Mark Smith, the Defendant, has never lost his gun permit and has never stopped carrying his guns.
2. The PFA offers a "rebuttal presumption" in the ongoing custody case and that Judge ruled that he did not find any Domestic Violence in this case.
Judge Dan Reeves, in the final custody order, stated that both parents will provide their physical address and phone number "Provided, however, that neither parent utilize that information to harass or threaten the other" (See attached Custody Order, page two)
Three months later, forgetting his words, Judge Dan Reeves ruled that he did not make a finding of domestic violence.
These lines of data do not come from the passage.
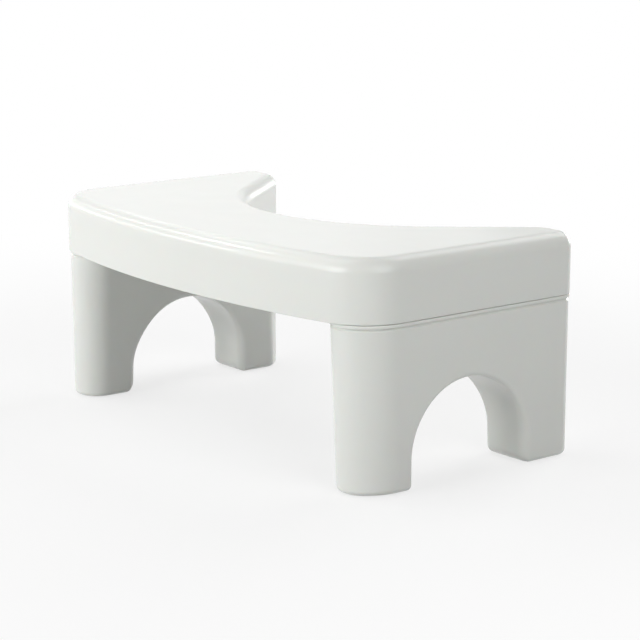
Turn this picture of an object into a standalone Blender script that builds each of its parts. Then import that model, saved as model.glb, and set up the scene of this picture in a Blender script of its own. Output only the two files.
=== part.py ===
"""A low footstool: a crescent top cover on two plug-in arched legs, each leg standing on two rubber pads.

X runs along the stool, -Y is the bowed front, +Y is the hollowed back and Z is up. Lengths are in metres.
"""

import math

import bmesh
import bpy

NAME = "toilet_footstool"

# Whole stool
TOTAL_HEIGHT = 0.170
DEPTH = 0.227
HALF_WIDTH = 0.2012

# Outline of the top cover, seen from above
FRONT_ARC_RADIUS = 0.806
FRONT_CORNER_RADIUS = 0.042
REAR_CORNER_RADIUS = 0.013
LOBE_RADIUS = 0.019
LOBE_FLAT = 0.01153
RECESS_DEPTH = 0.1197
RECESS_SIDE_ANGLE = math.radians(50.4)

# Top cover, one moulding
SKIRT_HEIGHT = 0.0463
TOP_EDGE_RADIUS = 0.0085
COVER_WALL = 0.0032
DECK_THICKNESS = 0.0035
RIB_THICKNESS = 0.0022
RIB_DROP = 0.010
RIB_PITCH = 0.038
CROSS_RIBS_EACH_SIDE = 3
FIRST_RIB_SETBACK = 0.0415
LONG_RIBS = 5

# Legs, each one moulding
LEG_TOP_THICKNESS = 0.0494
LEG_FOOT_THICKNESS = 0.0435
LEG_SETBACK = 0.0008
LEG_WALL = 0.003
FOOT_FLOOR = 0.0045
FOOT_EDGE_RADIUS = 0.004
INNER_FRONT_ROUND_SHARE = 0.442
INNER_REAR_RADIUS = 0.012
RIM_HEIGHT = 0.003
RIM_SETBACK = 0.0002
SPIGOT_HEIGHT = 0.014
SPIGOT_WALL = 0.0025
WEB_THICKNESS = 0.0022
WEB_PITCH = 0.036
WEBS_EACH_SIDE = 2

# Arch through each leg
FRONT_FOOT_LENGTH = 0.071
REAR_FOOT_LENGTH = 0.0498
ARCH_HEIGHT = 0.0752
ARCH_SPRING_HEIGHT = 0.022
ARCH_EDGE_RADIUS = 0.005
LEAST_ROUND_SHARE = 0.05

# Rubber pads, two to a leg
PAD_WIDTH = 0.022
PAD_LENGTH = 0.024
PAD_CORNER_RADIUS = 0.006
PAD_THICKNESS = 0.0025
PAD_PROUD = 0.0008
PAD_SIDE_SETBACK = 0.0219
FRONT_PAD_SETBACK = 0.0495
REAR_PAD_SETBACK = 0.0245

# Clearances, and how far every cut runs past what it cuts
SEAM_GAP = 0.0004
PLUG_GAP = 0.0004
PAD_GAP = 0.0003
CUT_OVERRUN = 0.006

# Steps along curves
FRONT_STEPS = 14
CORNER_STEPS = 10
RECESS_STEPS = 16
EDGE_STEPS = 5
ARCH_STEPS = 24
QUARTER = math.pi / 2
SMOOTH_BELOW = math.radians(35)

SEAM_Z = TOTAL_HEIGHT - SKIRT_HEIGHT
REAR_Y = DEPTH / 2
RECESS_Y = REAR_Y - RECESS_DEPTH
FIRST_LONG_RIB_Y = FIRST_RIB_SETBACK - REAR_Y
ARCH_CENTRE_Y = (FRONT_FOOT_LENGTH - REAR_FOOT_LENGTH) / 2
ARCH_HALF_WIDTH = (DEPTH - FRONT_FOOT_LENGTH - REAR_FOOT_LENGTH) / 2
LEG_OUTER_X = HALF_WIDTH - LEG_SETBACK
LEG_INNER_X = LEG_OUTER_X - LEG_TOP_THICKNESS
PLUG_INSET = COVER_WALL + PLUG_GAP - LEG_SETBACK
SOCKET_WALL_X = LEG_INNER_X + PLUG_INSET - PLUG_GAP - COVER_WALL / 2
PAD_CENTRE_X = LEG_OUTER_X - PAD_SIDE_SETBACK
FRONT_PAD_Y = FRONT_PAD_SETBACK - REAR_Y
REAR_PAD_Y = REAR_Y - REAR_PAD_SETBACK


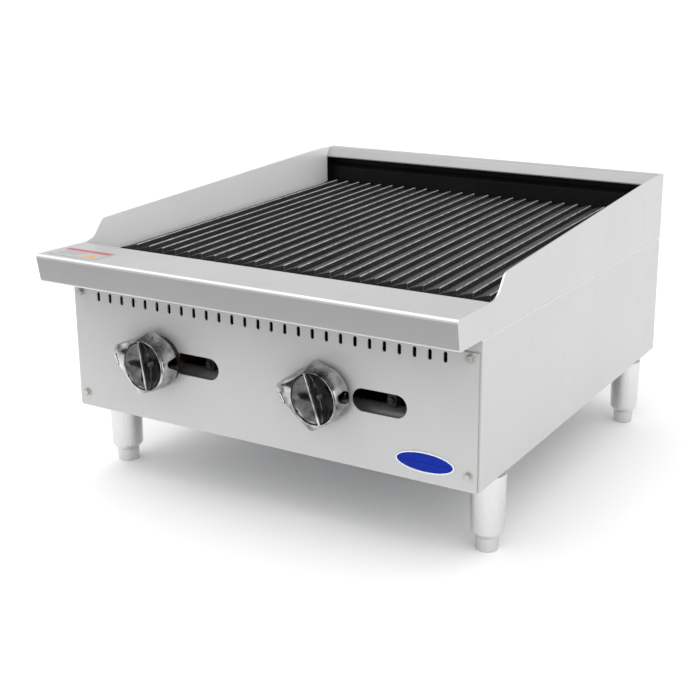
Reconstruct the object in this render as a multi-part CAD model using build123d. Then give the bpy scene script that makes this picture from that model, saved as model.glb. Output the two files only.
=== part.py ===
from build123d import *
import math
import os

# Two-burner countertop gas charbroiler. Millimetres, +X right, +Y to the back, +Z up.
# The pieces are drawn in a body frame: y = 0 is the front face of the control panel
# and z = 0 is the bottom of the body. write_nodes() then moves them to the part frame,
# whose origin is the middle of the footprint at the height of the worktop.

# --- driving dimensions -------------------------------------------------------------
BODY_WIDTH = 610.0          # over the side panels
BODY_DEPTH = 642.0          # control panel face to back panel face
SEAM_Z = 184.5              # bottom edge of the top shell, top of the side panels
SHELF_Z = 222.5             # front shelf surface
TOP_Z = 286.0               # rear top edge
LEG_HEIGHT = 100.0          # worktop to body bottom
INLET_REACH = 25.0          # gas inlet pipe behind the back panel

SHEET = 1.5                 # panel thickness
SHELL_SHEET = 2.0           # top shell thickness
LINER_SHEET = 1.2           # firebox liner thickness
HALF_WIDTH = BODY_WIDTH / 2
SHELL_INNER_X = HALF_WIDTH - SHELL_SHEET
FLANGE = 20.0               # inward flanges of the side panels

LIP_NOSE_Y = -59.0          # foremost point of the rounded nose
LIP_TOP_Y = -59.7           # its corner before rounding
LIP_BOTTOM_Y = -53.7
LIP_RETURN = 12.0
SHELF_BACK_Y = 25.0         # front edge of the cooking opening
SHELF_FLANGE = 19.0         # down-turned edge at the opening

SPLASH_FOOT_Y = 38.7        # side splash: corner at the shelf
SPLASH_KNEE = (58.5, 249.4)  # side splash: top of the steep run
SPLASH_TOP_Y = 588.0        # side splash: start of the level run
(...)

With the *third of four PFA's issued in place during the custody hearing, and with testimony and photographs, the PFA offered no "rebuttal presumption" in the child custody case.
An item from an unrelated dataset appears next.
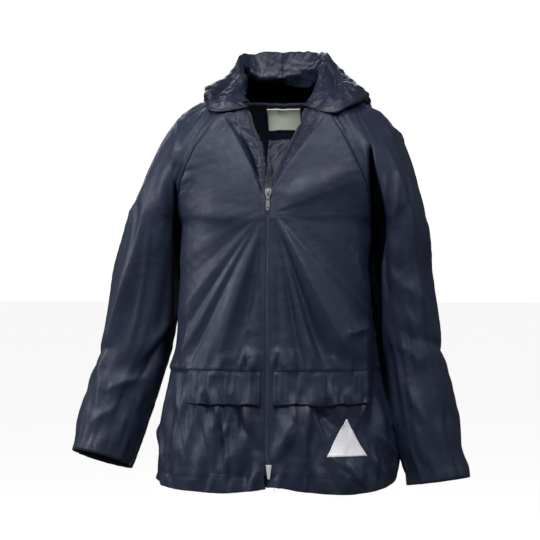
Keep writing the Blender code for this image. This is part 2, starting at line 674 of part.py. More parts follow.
def pull_tab(hinge, lean, metal):
    """Tapered tab whose top bar lies under the bail; its origin is on the hinge line."""
    foot = TAB_BAR / 2 - TAB_LENGTH
    side = [(TAB_WIDTH / 2 * wide, foot + TAB_LENGTH * along) for wide, along in TAB_OUTLINE]
    outline = side + [(-x, z) for x, z in side[::-1]]
    points, faces = prism(outline, -TAB_WALL / 2, TAB_WALL / 2)
    tab = make("zip_pull_tab", leaned(points + hinge, hinge, lean), faces, metal, origin=hinge)
    wide, tall = TAB_HOLE
    hole, faces = block((-wide / 2, -TAB_WALL, -TAB_BAR / 2 - tall), (wide / 2, TAB_WALL, -TAB_BAR / 2))
    combine(tab, leaned(hole + hinge, hinge, lean), faces, "DIFFERENCE", metal)


def zip_box(plastic):
    """Tapered retaining box at the zip's foot, in front of the tapes and the front's edge."""
    wide, deep, tall = BOX_SIZE
    depths = [body_row(z, np.array([0.0]))[0, 1] for z in (BOX_Z, BOX_Z + tall)]
    back = min(depths) - CLOTH / 2 - GAP - BOX_EASE
    outline = [(BOX_X - BOX_FOOT / 2, BOX_Z), (BOX_X + BOX_FOOT / 2, BOX_Z),
               (BOX_X + wide / 2, BOX_Z + tall), (BOX_X - wide / 2, BOX_Z + tall)]
    make("zip_box", *prism(outline, back - deep, back), plastic)


# ---- trims ----------------------------------------------------------------------------------------

def pocket_flap(built, side, nylon):
    panel = built["front_" + side]
    rows = [row_at(z) for z in np.linspace(FLAP_Z[1], FLAP_Z[0], FLAP_POINTS[0])]
    near, far = FLAP_X[side]
    ends = [[float(column_at(panel, row, x)) for x in (near, far)] for row in rows]
    columns = np.array([np.linspace(low, high, FLAP_POINTS[1]) for low, high in ends])
    lift = CLOTH + GAP + FLAP_EASE + FLAP_LIFT * np.linspace(1.0, 0.0, len(rows))[:, None]
    points, facing = on_panel(panel, np.array(rows)[:, None], columns, lift)
    sheet("pocket_flap_" + side, points, facing, nylon)


def reflective_triangle(built, film):
    panel = built["front_left"]
    heights = np.linspace(TRIANGLE_Z[1], TRIANGLE_Z[0], TRIANGLE_POINTS[0])
    rows = np.array([row_at(z) for z in heights])
    halves = np.linspace(TRIANGLE_BASE / 2, TRIANGLE_TIP / 2, len(heights))
    columns = []
    for row, half in zip(rows, halves):
        ends = [float(column_at(panel, row, TRIANGLE_X + side * half)) for side in (-1, 1)]
        columns.append(np.linspace(*ends, TRIANGLE_POINTS[1]))
    columns = np.array(columns)
    lift = (CLOTH + TRIANGLE_WALL) / 2 + STICKER_CLEAR
    points, facing = on_panel(panel, rows[:, None], columns, lift)
    sheet("reflective_triangle", points, facing, film, TRIANGLE_WALL)


def neck_label(built, cloth):
    """Blank label inside the back, below the neck seam."""
    panel = built["back"]
    grid = panel[0]
    middle = (grid.shape[1] - 1) // 2
    steps = np.arange(grid.shape[0])
    rows = np.interp(np.linspace(LABEL_Z[1], LABEL_Z[0], LABEL_POINTS[0]), grid[:, middle, 2], steps)
    across = np.linspace(-LABEL_WIDTH / 2, LABEL_WIDTH / 2, LABEL_POINTS[1])
    columns = []
    for row in rows:
        line = [np.interp(row, steps, grid[:, c, 0]) for c in range(grid.shape[1])]
        columns.append(np.interp(across, line, np.arange(len(line))))
    columns = np.array(columns)
    lift = -(CLOTH + LABEL_WALL) / 2 - STICKER_CLEAR
    points, facing = on_panel(panel, rows[:, None], columns, lift)
    sheet("neck_label", points, facing, cloth, LABEL_WALL)


def build():
    clear_scene()
    nylon = finish("coated nylon, navy", (0.022, 0.031, 0.060), 0.48)
    hood_nylon = finish("coated nylon, hood", (0.020, 0.028, 0.055), 0.42)
    tape_cloth = finish("zip tape", (0.012, 0.016, 0.030), 0.80)
    metal = finish("nickel-plated zinc", (0.62, 0.63, 0.65), 0.28, 1.0)
    film = finish("retroreflective film", (0.66, 0.66, 0.76), 0.35)
    plastic = finish("acetal zip box", (0.72, 0.72, 0.78), 0.40)
    label_cloth = finish("woven label", (0.58, 0.68, 0.50), 0.70)

    built = panels()
    seams = {"back": ("first", "last")}
    for side in SIDES:
        seams["front_" + side] = ("last",)
        seams["sleeve_" + side] = ("first", "last")
    for name, (grid, normals) in built.items():
        sheet(name, grid, normals, nylon, seams=seams[name])

    hoods = {side: hood_grid(built, side) for side in SIDES}
    for side, grid in hoods.items():
        middle = grid[:, -2] * (-1.0, 1.0, 1.0)
        normals = grid_normals(grid, None, middle)
        sheet("hood_" + side, grid, normals, hood_nylon, seams=("last",))
        sheet("zip_tape_" + side, *zip_tape(built, side), tape_cloth, TAPE_WALL)
        pocket_flap(built, side, nylon)

    zip_guard(built, nylon)
    zip_hardware(built, metal)
    zip_box(plastic)
    reflective_triangle(built, film)
    neck_label(built, label_cloth)


build()
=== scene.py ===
import itertools
import math

import bmesh
import bpy
import numpy as np
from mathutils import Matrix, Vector


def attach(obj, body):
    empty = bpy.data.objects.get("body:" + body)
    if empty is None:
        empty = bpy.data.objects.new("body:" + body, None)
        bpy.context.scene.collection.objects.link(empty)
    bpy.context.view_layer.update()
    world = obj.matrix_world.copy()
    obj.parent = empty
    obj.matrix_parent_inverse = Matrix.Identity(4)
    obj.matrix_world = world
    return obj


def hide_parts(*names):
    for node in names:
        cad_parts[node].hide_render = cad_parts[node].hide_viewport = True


# Child's hooded rain jacket, filled out as worn: coated nylon, raglan sleeves, hood lowered, zip open to
# the chest. Sizes and points are in millimetres and become metres when a mesh is made. The frame is the
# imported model's own: the origin is the middle of the neck base, +Z is up, the front faces -Y and +X is
# the wearer's left.
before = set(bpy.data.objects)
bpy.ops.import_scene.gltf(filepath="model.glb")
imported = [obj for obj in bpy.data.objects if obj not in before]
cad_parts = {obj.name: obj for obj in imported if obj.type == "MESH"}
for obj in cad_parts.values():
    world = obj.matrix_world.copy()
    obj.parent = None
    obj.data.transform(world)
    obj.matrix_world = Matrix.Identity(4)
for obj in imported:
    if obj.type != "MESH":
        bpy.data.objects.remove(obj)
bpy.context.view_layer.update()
MM = 0.001
SIDES = {"right": -1.0, "left": 1.0}

# ---- The cut of the body, sleeves and back ----------------------------------------------------------
# Five panels of one light cloth, cut as a raglan: the fronts and the back run up to the neck between the
# sleeves, and their seams meet under the arm. The jacket keeps the rounded, boxy form that it has as worn.
CLOTH = 0.9  # coated nylon with its facing, as thick as it shows
UNDERARM_Z = -158.0
ARMHOLE_LEAN = 12.0
UNDERARM_EASE = (3.0, 0.0, -2.0)
FRONT_EDGE = 5.0  # from the zip's middle to the edge of either front
ROUNDNESS = 2.4  # superellipse power of the body's level sections
DENT_REACH, DENT_BACK = 42.0, 16.0  # where the hanging arm presses the side in
HEM_CURVE_Z = -450.0
HEM_LIFT_TURNS = (0.0, 45.0, 90.0, 135.0, 180.0)
HEM_LIFT = (6.0, 3.0, 13.0, 6.0, 6.0)

# Level sections of the body: z, half width, front, back, dent at the side
BODY = np.array([
    (-158, 136, 108, 102, 12),
    (-225, 139, 112, 105, 17),
    (-300, 144, 114, 107, 12),
    (-364, 152, 117, 110, 8),
    (-406, 157, 119, 112, 5),
    (-450, 162, 121, 115, 0),
    (-490, 165, 123, 117, 0),
    (-522, 166, 124, 118, 0),
], dtype=float)
BODY_ROWS = (-522, -506, -490, -468, -446, -425, -402, -382, -362, -336, -308, -280, -252, -226,
             -203, -180, -158)

# Columns of the yoke from the underarm level to the neck: low control, high control, top point
FRONT_SEAM = {
    "left": ((150, -75, -145), (125, -100, -72), (78, -66, -3)),
    "right": ((148, -75, -145), (122, -98, -70), (71, -63, -1)),
}
BACK_SEAM = {
    "left": ((148, 84, -138), (108, 98, -44), (58, 47, 16)),
    "right": ((148, 84, -138), (106, 98, -44), (58, 47, 16)),
}
FRONT_YOKE = {
    "left": [((5, -108, -143), (5, -106, -128), (5, -104, -113)),
             ((68, -103, -132), (50, -104, -100), (29, -98, -73)),
             ((124, -76, -125), (92, -98, -75), (55, -88, -38)),
             FRONT_SEAM["left"]],
    "right": [((5, -108, -143), (5, -106, -128), (5, -104, -113)),
              ((68, -103, -132), (49, -104, -100), (27, -97, -72)),
              ((124, -76, -125), (90, -96, -72), (50, -84, -30)),
              FRONT_SEAM["right"]],
}
SLEEVE_YOKE = {
    "left": [FRONT_SEAM["left"],
             ((160, -74, -92), (132, -76, -14), (84, -42, 6)),
             ((188, 3, -62), (163, -2, 18), (82, -4, 17)),
             ((160, 72, -88), (130, 66, -6), (74, 28, 18)),
             BACK_SEAM["left"]],
    "right": [FRONT_SEAM["right"],
              ((157, -72, -96), (120, -74, -12), (80, -40, 6)),
              ((186, 3, -80), (152, -2, 18), (80, -4, 17)),
              ((157, 72, -92), (120, 66, -6), (72, 28, 18)),
              BACK_SEAM["right"]],
}
BACK_MIDDLE = [((0, 112, -112), (0, 100, -12), (0, 58, 14)),
               ((102, 93, -118), (66, 98, -22), (32, 55, 15))]
BACK_YOKE = {side: BACK_MIDDLE + [seam] for side, seam in BACK_SEAM.items()}
ZIP_EDGE = {
    "left": [(5, -101, -109), (12, -86, -80), (25, -71, -46), (46, -46, 3)],
    "right": [(5, -101, -109), (10, -96, -74), (17, -83, -38), (38, -54, 2)],
}
STRIP_BULGE = {"left": -5.0, "right": -2.0}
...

* This should have read "fourth of six" PFA Orders
Documented Harassment
by a Paternal Family Member
on the Plaintiff.
August 6, 2000 - The Defendant's Father
The Defendants father, A.J Smith, came to pick up the children at the Plaintiff's place of employment. He remained in his car and the Plaintiff walked up to his window to talk to him as the children got into the vehicle. A.J then began to yell at the Plaintiff, Pamela, about child support. He also stated that he would not pay her the Court Ordered thirty thousand dollars for her part in the marital residence until she had moved the renters out of the marital residence. He then punched Pamela on the forearm twice before she could back away from the vehicle. He then drove away with the children in the vehicle yelling at Pamela that he didn't care what the court does. A Police report for Harassment (13A-11-8) was filed (case #200001850) with the Trussville Police Department, Jefferson County..
April 3, 2001 - Case Action Summary Number MC01-00297 against Andrew Jackson Smith, the Defendants father, states that the Defendant shall have no further criminal activity to victim until April 2, 2002, especially similar to the present charge (of DV 3rd/Harassment). Case to be dismissed if no violation.